Importance of carbohydrates on the surface of  malaria parasite

Importance of carbohydrates on the surface of  malaria parasite

An international research team has shown for the first time that carbohydrates on the surface of malaria parasites play a critical role in malaria's ability to infect mosquito and human hosts.

The discovery also suggests steps that may improve the only malaria vaccine approved to protect people against Plasmodium falciparum malaria - the most deadly form of the disease.

The research, published in Nature Communications has shown that the malaria parasite 'tags' its proteins with carbohydrates in order to stabilize and transport them, and that this process was crucial to completing the parasite's lifecycle.

Authors identify the Plasmodium protein O-fucosyltransferase (POFUT2) responsible for O-glycosylating CSP and TRAP surface proteins.

Genetic disruption of POFUT2 in Plasmodium falciparum results in ookinetes that are attenuated for colonizing the mosquito midgut, an essential step in malaria transmission. Some POFUT2-deficient parasites mature into salivary gland sporozoites although they are impaired for gliding motility, cell traversal, hepatocyte invasion, and production of exoerythrocytic forms in humanized chimeric liver mice. These defects can be attributed to destabilization and incorrect trafficking of proteins bearing thrombospondin repeats (TSRs).

"We found that the parasite's ability to 'tag' key proteins with carbohydrates is important for two stages of the malaria lifecycle. It is critical for the the earliest stages of human infection, when the parasite migrates through the body and invades in the liver, and later when it is transmitted back to the mosquito from an infected human, enabling the parasite to be spread between people.
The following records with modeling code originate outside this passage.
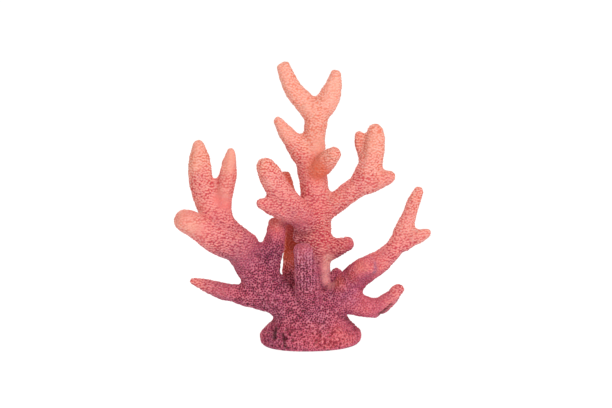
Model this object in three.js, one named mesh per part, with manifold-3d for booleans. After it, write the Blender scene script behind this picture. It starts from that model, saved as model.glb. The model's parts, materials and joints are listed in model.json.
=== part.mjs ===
// A small branching coral colony, cleaned and dried, standing on the flared foot by which it
// grew on rock. It is one skeleton, parted here at its main forks, so that each limb is a piece
// of its own and meets the limb that carries it across a thin saw cut.
//
// Millimetres, +Z up, front towards -Y. The origin is the middle of the foot's flat underside.

import * as THREE from "three";
import { mergeVertices } from "three/addons/utils/BufferGeometryUtils.js";
import Module from "manifold-3d";

const wasm = await Module();
wasm.setup();

// ---- Driving dimensions ----------------------------------------------------------------------

const FOOT_HALF_WIDTH = 26.2; // along X, where the foot is widest
const FOOT_DEPTH_SHARE = 0.8; // its depth along Y, as a share of its width
const FOOT_SIDES = 32;
const WAIST_HEIGHT = 14; // the neck between the foot and the limbs
const CORE_HEIGHT = 27; // the knot of growth above the waist, where the limbs start

const SAW_GAP = 0.3; // left open between two pieces at a fork
const SAW_STEP = 0.5; // how finely the place of a cut is searched
const CLEAR_VOLUME = 0.001; // mm3: less than this shared with a neighbour counts as clear

const SIDES = 12; // around a limb
const RING_SPACING = 4.9; // along a limb
const DOME_RINGS = 3; // that close a tip
const LUMPINESS = 0.05; // how far a limb's section strays from round, as a share of its radius

// How far a tip stands beyond the last station, as a share of its radius there.
const TIPS = { round: 1, blunt: 0.35, buried: 0 };

// Airbrushed colours: pale salmon at the top of the colony, mauve at its foot.
const COLONY_HEIGHT = 148;
const TIP_COLOUR = new THREE.Color("#f2a08c");
const MIDDLE_COLOUR = new THREE.Color("#d9646c");
const FOOT_COLOUR = new THREE.Color("#a04a5e");
const MIDDLE_SHARE = 0.42; // of the height, where the middle colour is reached

// ---- The limbs -------------------------------------------------------------------------------
// Each limb follows stations along its axis, root first, as [x, y, z, radius]. Its root is
// buried in the limb that it grows from. "twigs" are short side growths that stay on the limb.

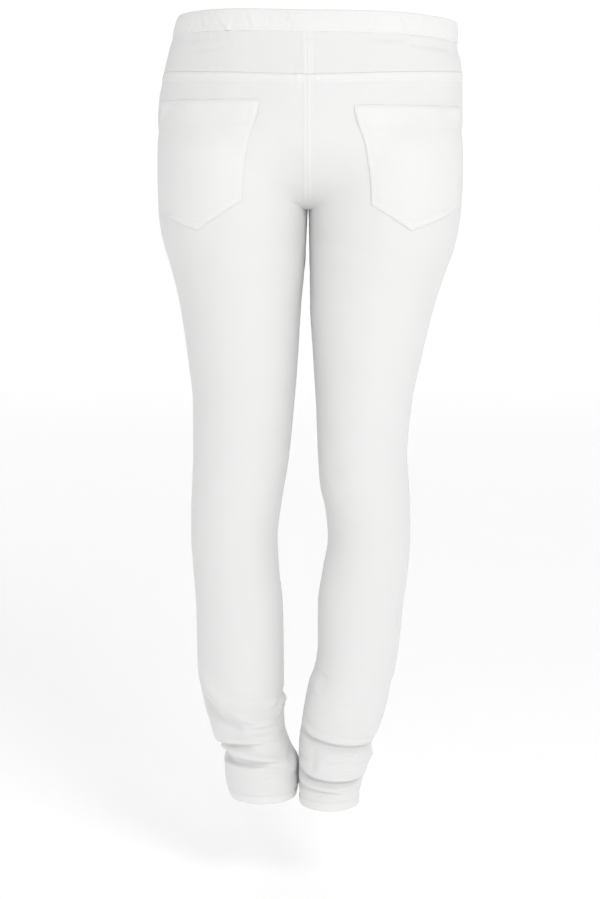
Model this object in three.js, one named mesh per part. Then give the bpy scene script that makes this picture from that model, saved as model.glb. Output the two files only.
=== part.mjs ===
// Slim pull-on jeggings in white stretch twill, standing hollow as they are worn.
// Millimetres. +Z is up, the front faces -Y and the left leg, as worn, is on +X.
// The origin is the middle of the waist, 8 mm below the waistband's upper edge at centre back.
import * as THREE from "three";

// Cloth and sewing.
const CLOTH = 1.2; // a wall of twill with its turnings
const SEAM_GAP = 0.3; // left between two pieces that are sewn together
// The raised bands of the felled seams: at each side of centre back, in the leg and in the yoke, and
// under the yoke seam. At centre back the band fades out just over the crotch.
const FELL = { leg: 4.2, yoke: 5.4, under: 9, rise: 0.7, step: 1.2, fade: 25 };
const HEM = { depth: 9, rise: 0.8, step: 1.5 };
const POCKET = { gap: 0.35, cloth: 1.3, hem: 28, hemRise: 0.6 };

// The elastic casing: how far its face stands out of the yoke's, and how thick it is.
const BAND_ROWS = [
  { z: 8, rise: 0.6, wall: 2.4 },
  { z: 5.5, rise: 1.3, wall: 3 },
  { z: -4.5, rise: 1.6, wall: 3.2 },
  { z: -14, rise: 1.2, wall: 3 },
  { z: -17, rise: 0.4, wall: 2 },
];

// Heights of the lines that run round the garment, measured at centre back.
const BAND_SEAM = -17;
const YOKE_SEAM = -64;
const CROTCH = { y: 7, z: -216 };
const HEM_Z = { left: -905, right: -909 };

// How far the waist drops below its centre back, at each side seam and at centre front.
const WAIST_DROP = { left: 2, right: 9, front: 18 };
const YOKE_LIFT = { rise: 6.5, reach: 40 }; // the yoke seam rises towards the side seams
const SIDE_SEAM = 101; // degrees round a leg from its back, just ahead of the widest point

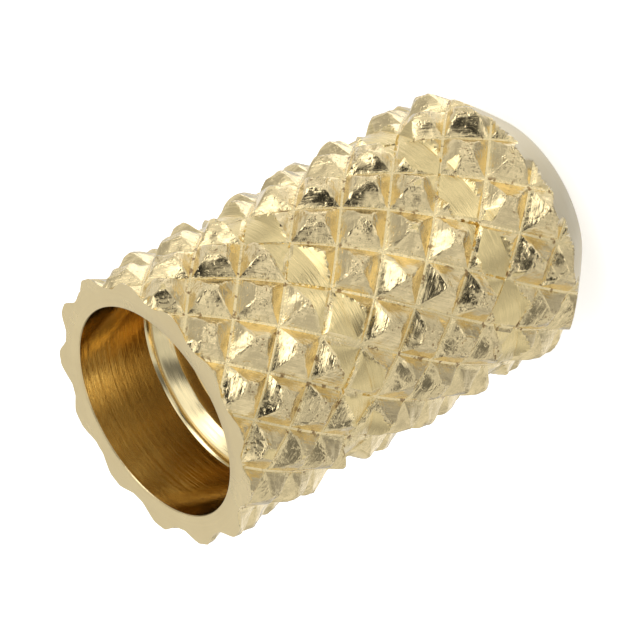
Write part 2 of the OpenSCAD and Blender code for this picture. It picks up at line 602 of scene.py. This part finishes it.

Interfering with the parasite's ability to attach these carbohydrates to its proteins hinders liver infection and transmission to the mosquito, and weakens the parasite to the point that it cannot survive in the host" senior author said.

Malaria infects more than 200 million people worldwide each year and kills around 650,000 people, predominantly pregnant women and children. Efforts to eradicate malaria require the development of new therapeutics, particularly an effective malaria vaccine.